→ **Task objective**:
Collect all lines from the listing that include the string "empty".

→ **Material**:

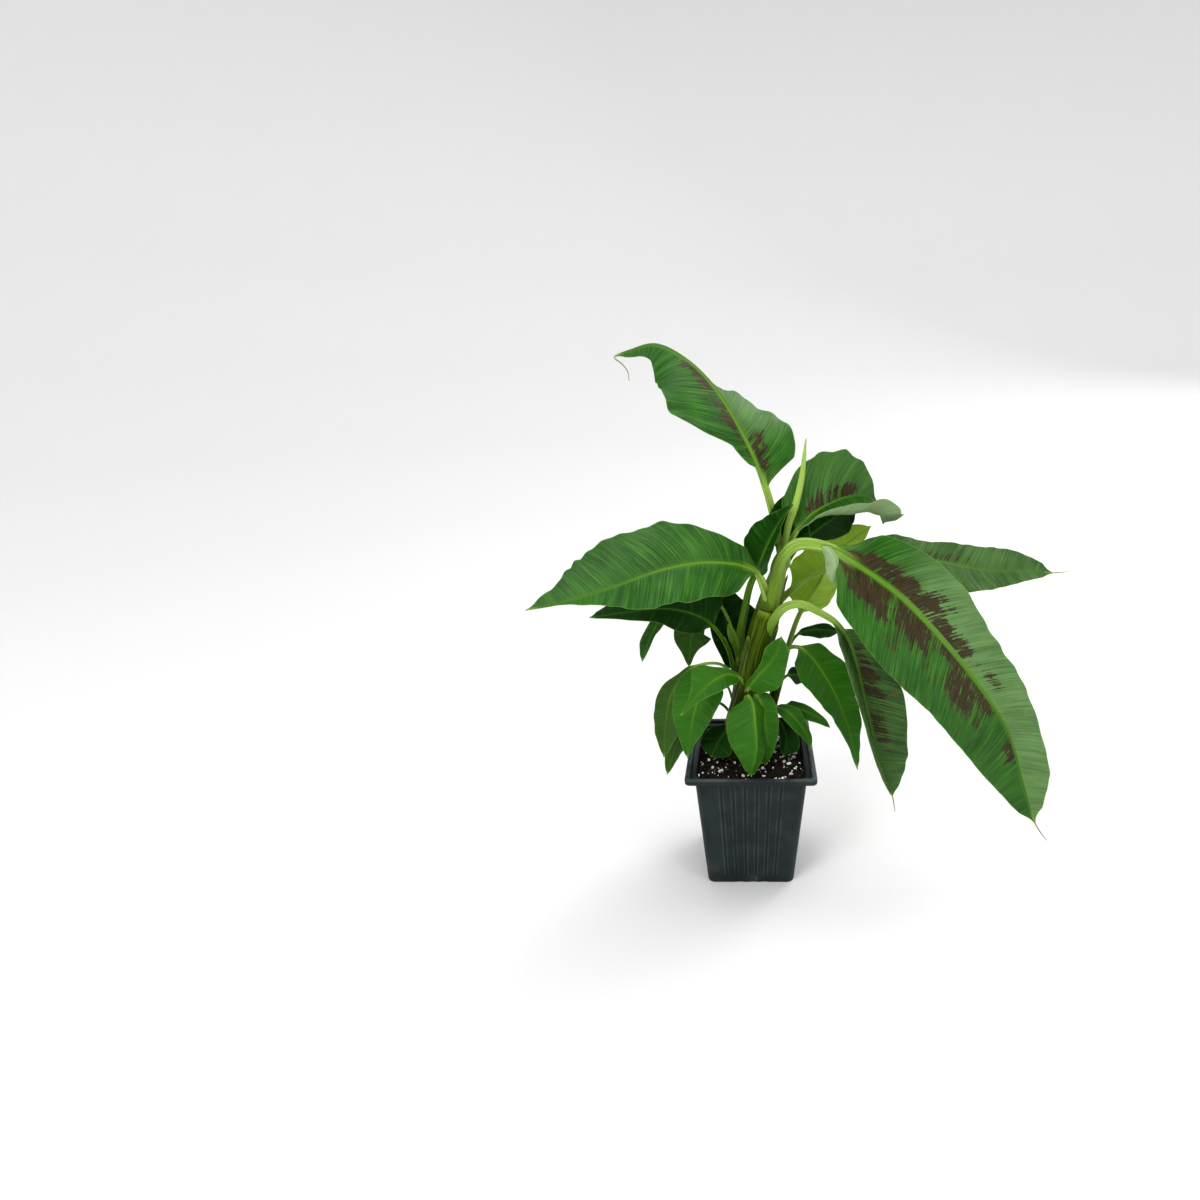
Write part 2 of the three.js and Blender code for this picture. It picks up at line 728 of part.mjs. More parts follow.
    face: [[0, -0.6, 0.8], [-0.3, -0.9, 0.3], [-0.2, -1, 0.1]],
    left: [3, 5, 5, 3, 2],
    right: [2, 3, 5, 6, 6],
    fold: [8],
    wave: [0.4, 2.5, 0.5],
  },
  {
    name: 'leaf_sheath_tip',
    path: [[-9, 17, 164], [-11, 12, 181], [-13, 8, 198], [-18, 6, 212]],
    blade: [1, 3],
    stalk: [1.4, 1.2],
    face: [[0.4, -0.9, -0.1]],
    left: [1, 2, 3, 4, 3],
    right: [1, 2, 2, 2, 2],
    fold: [20],
    wave: [0, 0, 0],
  },
  {
    name: 'leaf_low_right',
    path: [
      [15, 25, 122], [17, 13, 135], [21, 3, 142], [29, -6, 142], [37, -12, 136], [44, -16, 127], [48, -18, 116],
    ],
    blade: [2, 6],
    stalk: [1.4, 1.3],
    face: [[-0.6, -0.1, 0.8], [0.2, -0.7, 0.7], [0.4, -0.9, 0.3]],
    left: [3, 7, 6, 4, 3],
    right: [5, 7, 7, 6, 3],
    fold: [10],
    wave: [0.4, 2.5, 0],
  },
  {
    name: 'leaf_low_right_rear',
    path: [
      [14, 26, 115], [20, 17, 131], [29, 9, 140], [38, 3, 140], [47, -1, 138], [57, -5, 134], [64, -7, 128],
    ],
    blade: [2, 6],
    stalk: [1.3, 1.2],
    face: [[-0.6, -0.4, 0.7], [0, -0.7, 0.7], [0.3, -0.8, 0.6]],
    left: [4, 5, 4, 3, 2],
    right: [5, 6, 6, 5, 3],
    fold: [10],
    wave: [0.3, 2.5, 0],
  },
  {
    name: 'leaf_in_pot_right',
    path: [[12, 27, 107], [18, 15, 124], [24, 5, 127], [29, -6, 117], [26, -14, 106]],
    blade: [1.5, 4],
    stalk: [1.3, 1.2],
    face: [[-0.5, -0.1, 0.8], [0.1, -0.7, 0.7], [0, -0.8, 0.6]],
    left: [3, 5, 8, 10, 9],
    right: [2, 3, 5, 5, 4],
    fold: [8],
    wave: [0.3, 2, 0],
  },
  {
    name: 'leaf_in_pot_left',
    path: [[-11, 8, 112], [-16, 2, 124], [-20, -4, 123], [-26, -9, 117], [-32, -16, 106]],
    blade: [1.2, 4],
    stalk: [1.3, 1.2],
    face: [[0.3, -0.1, 0.9], [-0.2, -0.7, 0.6], [-0.2, -0.8, 0.6]],
    left: [5, 9, 12, 14, 12],
    right: [7, 10, 12, 13, 11],
    fold: [8],
    wave: [0.3, 2, 0],
  },
];

const BASE_ROUNDING = 0.5;
const TIP_TAPER = 0.85;
const DEFAULT_STEPS = 6;
const DEFAULT_COLUMNS = 2;

function envelope(t) {
  return t ** BASE_ROUNDING * (1 - t) ** TIP_TAPER;
}

function halfWidth(widths, start, at) {
  const t = (at - start) / (1 - start);
  if (t <= 0 || t >= 1) return 0;
  const scaled = widths.map((w, i) => w / envelope((i + 1) / (widths.length + 1)));
  return envelope(t) * throughKeys(scaled, t * (widths.length + 1) - 1);
}

// Middle of the blade's thickness at a share of the half width, and its slope there
function bladePoint(leaf, t, side, share) {
  const isRight = side > 0;
  const widths = isRight ? leaf.right : leaf.left;
  const start = (isRight ? leaf.startRight : leaf.startLeft) ?? 0;
  const folds = (isRight ? leaf.foldRight : leaf.foldLeft) ?? leaf.fold;
  const curls = (isRight ? leaf.curlRight : leaf.curlLeft) ?? leaf.curl ?? [0];
  const reach = halfWidth(widths, start, t);
  const fold = THREE.MathUtils.degToRad(eased(folds, t));
  const curl = THREE.MathUtils.degToRad(eased(curls, t)) || 1e-4;
  const angle = fold + curl * share;
  const x = (reach * (Math.sin(angle) - Math.sin(fold))) / curl;
  const y = (reach * (Math.cos(fold) - Math.cos(angle))) / curl;
  const [height, count, phase] = leaf.wave;
  const turns = count * t + phase + (isRight ? 0.37 : 0);
  const fade = Math.min(1, (1.5 * reach) / Math.max(...widths));
  const wave = height * share * share * Math.sin(2 * Math.PI * turns) * fade;
  return { x: x * side, y: y + wave, angle };
}

// Places along the blade, evenly spaced by length
function bladeStations(curve, spans, [from, to], count) {
  const fine = 80;
  const places = [];
  let length = 0;
  let before = curve.getPoint(from / spans);
  for (let i = 0; i <= fine; i += 1) {
    const u = (from + ((to - from) * i) / fine) / spans;
    const point = curve.getPoint(u);
    length += point.distanceTo(before);
    before = point;
    places.push({ u, length });
  }
  const stations = [];
  for (let i = 0; i <= count; i += 1) {
    const t = i / count;
    const k = places.findIndex((p) => p.length >= t * length - 1e-9);
    const next = places[k];
    const prior = places[Math.max(k - 1, 0)];
    const gap = next.length - prior.length;
    const f = gap > 0 ? (t * length - prior.length) / gap : 1;
    stations.push({ u: prior.u + (next.u - prior.u) * f, t });
  }
  return stations;
}

function leafStations(leaf, curve) {
  const spans = leaf.path.length - 1;
  const [from, to] = leaf.blade;
  const stations = [];
  const stalkSteps = Math.ceil(from * RINGS_PER_STALK_SPAN);
  for (let i = 0; i < stalkSteps; i += 1) stations.push({ u: (from * i) / stalkSteps / spans });
  stations.push(...bladeStations(curve, spans, leaf.blade, leaf.steps ?? DEFAULT_STEPS));
  for (let i = 1; i <= spans - to; i += 1) stations.push({ u: (to + i) / spans });
  return stations;
}

function stalkRadius(leaf, u) {
  const [from, to] = leaf.blade;
  const [first, second] = leaf.stalk;
  if (u < from) return first + ((second - first) * u) / from;
  if (u >= to) return THREAD_RADIUS;
  const left = (1 - (u - from) / (to - from)) ** 0.8;
  return second * left + THREAD_RADIUS * (1 - left);
}

// Direction the upper side looks at a place along the blade, square to the rib
function upperSide(leaf, t, along) {
  const parts = [0, 1, 2].map((k) => eased(leaf.face.map((f) => f[k]), t));
  const up = new THREE.Vector3(...parts);
  return up.addScaledVector(along, -up.dot(along)).normalize();
}

// Point of the closed section at a column from the left edge to the right one, on the upper
// face (face 1) or the lower one (face -1), as offsets to the right and upward
function sectionPoint(leaf, t, column, face, radius, grow) {
  const columns = leaf.columns ?? DEFAULT_COLUMNS;
  const side = column < 0 ? -1 : 1;
  const k = Math.abs(column);
  const turn = (Math.PI / 2) * (1 - k / (columns + 1.35));
  const flat = face > 0 ? 0.75 : 1;
  const tube = [side * radius * Math.cos(turn), face * radius * flat * Math.sin(turn)];
  if (t === undefined) return tube;
  const open = Math.min(1, t / 0.08, (1 - t) / 0.05);
  const thick = BLADE_THICKNESS / 2 + grow;
  const blade = bladePoint(leaf, t, side, Math.max(0, k - 1) / columns);
  const tilt = k > 1 ? blade.angle : 0;
  const keel = face < 0 && k === 0 ? KEEL_DEPTH * radius : 0;
  const rib = k > 0 ? side * radius * RIB_HALF_WIDTH : 0;
  const x = rib + blade.x - face * side * thick * Math.sin(tilt);
  const y = blade.y + face * thick * Math.cos(tilt) - keel;
  return [tube[0] * (1 - open) + x * open, tube[1] * (1 - open) + y * open];
}

function leafRings(leaf, grow) {
  const curve = pathCurve(leaf.path);
  const spans = leaf.path.length - 1;
  const columns = leaf.columns ?? DEFAULT_COLUMNS;
  const stations = leafStations(leaf, curve);
  const across = [];
  for (let c = -columns - 1; c <= columns + 1; c += 1) across.push(c);
  const back = [...across].reverse();

  return stations.map(({ u, t }, i) => {
    const along = curve.getTangent(u);
    const beyond = i === 0 ? -grow : (i === stations.length - 1) * grow;
    const centre = curve.getPoint(u).addScaledVector(along, beyond);
    const up = upperSide(leaf, t ?? (u * spans < leaf.blade[0] ? 0 : 1), along);
    const right = new THREE.Vector3().crossVectors(along, up);
    const radius = stalkRadius(leaf, u * spans) + grow;
    const point = (column, face) => {
      const [x, y] = sectionPoint(leaf, t, column, face, radius, grow);
      return centre.clone().addScaledVector(right, x).addScaledVector(up, y);
    };
    return [...across.map((c) => point(c, 1)), ...back.map((c) => point(c, -1))];
  });
}

function leafSolid(leaf, grow = 0) {
  const upperPoints = 2 * (leaf.columns ?? DEFAULT_COLUMNS) + 3;
  const solid = solidFromRings(leafRings(leaf, grow), upperPoints);
  return leaf.lobe ? solid.add(leafSolid(leaf.lobe, grow)) : solid;
}

// Assembly: each piece is cut clear of the ones placed before it

const YOUNG = ['leaf_young', 'leaf_spear'];

function clearOf(solid, placed) {
  const cut = placed.filter((other) => boxesMeet(other, solid)).reduce((rest, other) => rest.subtract(other), solid);
  return largestPiece(cut);
}

const plant = new THREE.Group();
const placed = [];

for (const stem of STEMS) {
  const finish = YOUNG.includes(stem.name) ? youngGreen : stemGreen;
  plant.add(meshFromSolid(stem.name, clearOf(stemSolid(stem), placed), finish));
  placed.push(stemSolid(stem, TOUCH_GAP));
}
const holes = [...placed];

for (const leaf of LEAVES) {
  const finish = YOUNG.includes(leaf.name) ? youngGreen : leafGreen;
  plant.add(meshFromSolid(leaf.name, clearOf(leafSolid(leaf), placed), finish));
  placed.push(leafSolid(leaf, TOUCH_GAP));
}

plant.add(soilNode(holes));
plant.add(potNode());

export default plant;
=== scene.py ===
"""Looks for the potted dwarf banana: fine leaves, sheathed stems, soil and a fluted nursery pot.

The tables are in millimetres, in the model's own frame: the origin is the middle of the pot's
underside, Z is up, and -Y is the side that the camera sees. Blender's objects are in metres.
"""
import math
import random
from types import SimpleNamespace

import bmesh
import bpy
import numpy as np
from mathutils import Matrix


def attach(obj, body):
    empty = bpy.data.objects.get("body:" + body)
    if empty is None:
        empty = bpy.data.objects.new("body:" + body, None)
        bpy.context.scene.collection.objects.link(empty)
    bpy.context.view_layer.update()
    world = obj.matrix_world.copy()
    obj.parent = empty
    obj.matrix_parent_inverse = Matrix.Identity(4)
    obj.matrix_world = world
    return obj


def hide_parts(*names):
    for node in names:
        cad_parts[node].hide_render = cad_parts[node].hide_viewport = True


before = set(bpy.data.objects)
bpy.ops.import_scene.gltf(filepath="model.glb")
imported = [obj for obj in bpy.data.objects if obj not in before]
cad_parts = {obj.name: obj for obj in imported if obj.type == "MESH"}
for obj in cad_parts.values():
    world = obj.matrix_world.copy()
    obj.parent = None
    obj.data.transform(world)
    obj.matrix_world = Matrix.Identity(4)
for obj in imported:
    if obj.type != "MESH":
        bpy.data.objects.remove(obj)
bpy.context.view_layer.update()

MM = 0.001

# Camera
CAMERA_PLACE = (0.0, -0.531, 0.411)
CAMERA_PITCH = 18.4
IMAGE_PX = 1200
FOCAL_PX = 725
AXIS_PX = 751
SENSOR_WIDTH = 36.0

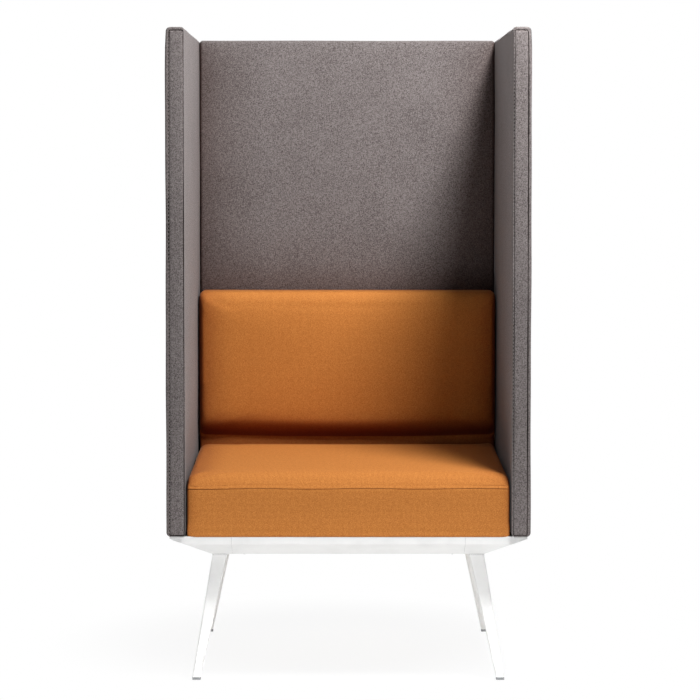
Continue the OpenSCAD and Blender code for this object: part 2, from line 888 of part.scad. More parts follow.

→ **Task answer**:
    empty = bpy.data.objects.get("body:" + body)
    if empty is None:
        empty = bpy.data.objects.new("body:" + body, None)
        bpy.context.scene.collection.objects.link(empty)
    obj.parent = empty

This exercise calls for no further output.